Notes from Guatemala, by Linda Smith . September 24, 2013

“This afternoon we visited another alum, Rosmery’s sister, Olivia. She is a teacher for CONALFA, a national organization that teaches adults to read. After spending four years in our program inspiring young kids to read, she is now working with a group of adult women who are learning how to read and write both Spanish and Kaqchikel (the local Mayan language). Olivia said it was challenging at first, the women couldn’t even write their own names. But now they are doing quite well, and she is pleased to see how much progress they have made. I recently learned about an adult literacy organization that offers storybooks to the students to take home and read to their children. It’s a win-win because the adults get to practice and their children get the benefit of being read to. I asked Olivia if she thought her students would be interested and she said she thought very much that they would. So I’ve got a project percolating in my head.” 
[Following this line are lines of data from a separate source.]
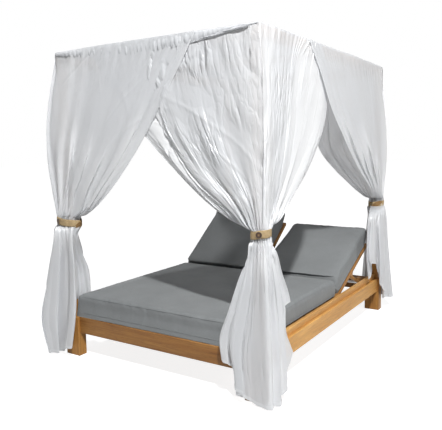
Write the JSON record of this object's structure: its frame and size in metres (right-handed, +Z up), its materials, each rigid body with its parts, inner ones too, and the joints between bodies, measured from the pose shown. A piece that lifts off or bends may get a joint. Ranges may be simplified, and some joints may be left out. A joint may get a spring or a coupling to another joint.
{
  "type": "outdoor daybed with canopy",
  "caption": "Double sun lounger in oiled hardwood with two reclining backrests, thick cushions and a post canopy hung with tied-back sheer curtains.",
  "frame": {"origin": "on the floor at the centre of the footprint", "axes": "+X across the bed to the right as seen from the foot, +Y from the foot to the head, +Z up"},
  "size_m": [1.7924, 2.2334, 2.007],
  "materials": {
    "teak": "oiled",
    "teak_inner": "oiled",
    "cushion_fabric": "woven outdoor fabric",
    "sheer_cloth": "sheer voile",
    "canvas_band": "canvas",
    "button": "horn",
    "steel": "brushed"
  },
  "bodies": {
    "frame": {"canopy_batten": "teak_inner", "canopy_beam_foot": "teak", "canopy_beam_head": "teak", "canopy_beam_left": "teak", "canopy_beam_right": "teak", "centre_beam": "teak_inner", "curtain_foot_left": "sheer_cloth", "curtain_foot_right": "sheer_cloth", "curtain_head_left": "sheer_cloth", "curtain_head_right": "sheer_cloth", "foot_rail": "teak", "head_ledger_left": "teak_inner", "head_ledger_right": "teak_inner", "head_rail": "teak", "hinge_bolt_centre": "steel", "hinge_bolt_left_outer": "steel", "hinge_bolt_right_outer": "steel", "inner_rail_left": "teak_inner", "inner_rail_right": "teak_inner", "leg_foot_left": "teak", "leg_foot_right": "teak", "leg_head_left": "teak", "leg_head_right": "teak", "outer_rail_left": "teak", "outer_rail_right": "teak", "post_foot_left": "teak", "post_foot_right": "teak", "post_head_left": "teak", "post_head_right": "teak", "rack_left_inner": "teak_inner", "rack_left_outer": "teak_inner", "rack_right_inner": "teak_inner", "rack_right_outer": "teak_inner", "roof_cloth": "sheer_cloth", "seat_cushion": "cushion_fabric", "seat_deck": "teak_inner", "tie_band_foot_left": "canvas_band", "tie_band_foot_right": "canvas_band", "tie_band_head_left": "canvas_band", "tie_band_head_right": "canvas_band", "tie_button_foot_left": "button", "tie_button_foot_right": "button", "tie_button_head_left": "button", "tie_button_head_right": "button"},
    "backrest_right": {"backrest_frame_right": "teak", "back_cushion_right": "cushion_fabric", "prop_pin_right_inner": "steel", "prop_pin_right_outer": "steel"},
    "prop_right": {"prop_arm_right_inner": "teak_inner", "prop_arm_right_outer": "teak_inner", "prop_bar_right": "teak_inner"},
    "backrest_left": {"backrest_frame_left": "teak", "back_cushion_left": "cushion_fabric", "prop_pin_left_inner": "steel", "prop_pin_left_outer": "steel"},
    "prop_left": {"prop_arm_left_inner": "teak_inner", "prop_arm_left_outer": "teak_inner", "prop_bar_left": "teak_inner"}
  },
  "joints": [
    {"name": "backrest_right_hinge", "type": "hinge", "parent": "frame", "child": "backrest_right", "pos_m": [0.35, 0.25, 0.25], "axis": [1, 0, 0], "range_deg": [-23.4, 31.6]},
    {"name": "prop_right_pivot", "type": "hinge", "parent": "backrest_right", "child": "prop_right", "pos_m": [0.35, 0.55286, 0.38106], "axis": [1, 0, 0], "range_deg": [-63.2, 46.8]},
    {"name": "backrest_left_hinge", "type": "hinge", "parent": "frame", "child": "backrest_left", "pos_m": [-0.35, 0.25, 0.25], "axis": [1, 0, 0], "range_deg": [-36.6, 18.4]},
    {"name": "prop_left_pivot", "type": "hinge", "parent": "backrest_left", "child": "prop_left", "pos_m": [-0.35, 0.51493, 0.44675], "axis": [1, 0, 0], "range_deg": [-36.8, 73.2]}
  ],
  "couplings": [
    {"joint": "prop_right_pivot", "follows": "backrest_right_hinge", "ratio": -2},
    {"joint": "prop_left_pivot", "follows": "backrest_left_hinge", "ratio": -2}
  ]
}
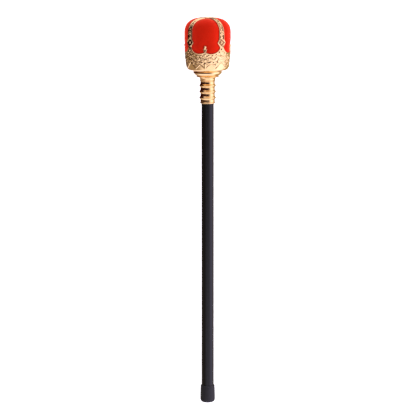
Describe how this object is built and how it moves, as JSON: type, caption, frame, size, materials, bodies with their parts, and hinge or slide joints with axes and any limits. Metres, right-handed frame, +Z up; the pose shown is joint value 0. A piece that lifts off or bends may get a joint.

New Opportunities to Tackle

Notes from Guatemala, by Linda Smith . September 25, 2013

“As the teens finished their activities for the morning they stopped by the library to say hello. They all send their greetings to you all. I took the opportunity to catch up with Luis. Ideally he would like to work during the week next year and study at the university on the weekends. He’s trying to figure out which major matches his interests and so Daniel (Program Director), Ismael (Community Facilitator) and I helped him differentiate between sociology, political science, and philosophy. Most of his peers are more likely to be deciding which crops to plant, when to harvest, and who to marry. We’re thrilled that Luis has the chance to decide which college major to pursue! It’s a whole new problem – I mean, opportunity – for a teen in rural Guatemala to get to tackle.” 

[After five years in operation, we have a model that works and the metrics to prove it. To date, one hundred percent of teens who complete our program graduate from high school (an achievement fewer than 10% of their peers attain), and 100% of our current graduates are employed, launching careers as teachers, librarians, nurses, and bookkeepers. Rosmery & Olivia are incredible role models for the class of scholars that will graduate in October 2013. We can’t wait to see where they go!]

Inspired to Invest in these teens? Please considering joining our Educators for Global Literacy Fund or make a one-time donation right now. Give Generously >>

 

3 thoughts on “Founder’s Corner: Notes from Guatemala, Part IV

  1. I love that you have figured out a blog so that you can take us there and we can accompany you. I need a tutorial. Meanwhile, I recognize so many complications that you’re trying to sort through, e.g. when the men go to the city and leave their pregnant wife at home, the extension of that migration would be…how many do they leave in the capital who are also pregnant and what do they bring home to their wives. The women who were F.B. clients and whose spouses used similar strategies to help earn money to sen,d home, also needed to know more about STD;s and
    SIDA prevention. You’ll know when they say it’s time to know the other harder parts. Abrazos, Connie

  2. Thanks Connie! We agree – it’s so fun to have Linda sending us stories straight from Guatemala. And you’re absolutely right, there are a lot of injustices that we run up against. Working through them slowly, one at a time, and empowering the youth to do that hard work, too, is the only way we know to keep moving forward. Ultimately the communities we work with are the only ones who can change their social systems and cultural norms, all we can do is help them build a foundation for a better future!

  3. Thanks for chiming in, Connie! Your wisdom is always welcome and highly respected here. Nice to have you along on the journey!